Trump’s victory has caused both parties to re-calibrate their messages on the fly, Todd said.

“This could be one of these elections that sort of re-orients,” he said. “You see the Democrats going, ‘Wait a minute, how did the Democratic Party lose touch with working people?’ And Republicans, think of the Paul Ryan wing, going, ‘I guess we’re the party of working people; I guess we’d better act like it now.’ So you see this re-orientation happening in real time. I’ll be curious to see what it looks like in a year.”

The West Virginian voters who spoke with Todd were Tresa Howell and Brett Kuhn. Both were Trump voters. Both said they were approached to appear with Todd within the past couple of days.

“Any time you have a chance to promote West Virginia, it’s a great thing,” Kuhn said.

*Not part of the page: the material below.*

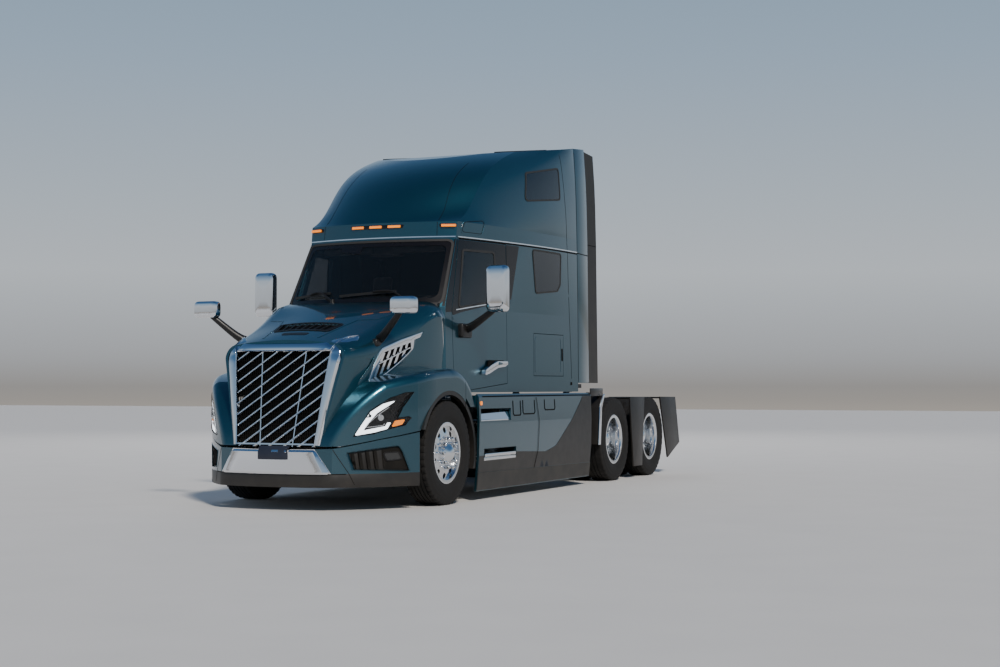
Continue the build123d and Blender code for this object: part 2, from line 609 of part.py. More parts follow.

Kuhn is a teacher for the Boone County school system. He said the school system’s struggles affected how he voted in the presidential election.

“Bottom line, if we don’t have an educational system we can be proud of, our kids are going to fall behind and our state is going to continue to fall behind,” he said. “It’s a shame, in West Virginia it seems like education is the first thing to be cut every time.”

Howell is a member of the Kanawha County Republican Executive Committee and a registered nurse. She said economic development is a key to her outlook.

“I got involved looking at the businesses in our community and what we could do to increase growth. It all came down to the political field,” she said.

“We expect bigger and better things for the state of West Virginia.”

Todd spent a bit of time in West Virginia, visiting a coal mine, enjoying a taco at Black Sheep Burrito and interviewing former Secretary of State James Baker via remote connection before the West Virginians started coming in.

Todd said he and his colleagues should make such trips routine.

“I don’t want to make this just a post-election thing,” he said. “The hard lesson that I hope a lot of my colleagues take away is constantly checking in. Not an election year check-in. The same way that politicians shouldn’t just be checking in every six years when they’re up or every two years when they’re up. You sort of check in on the tapestry all the time.”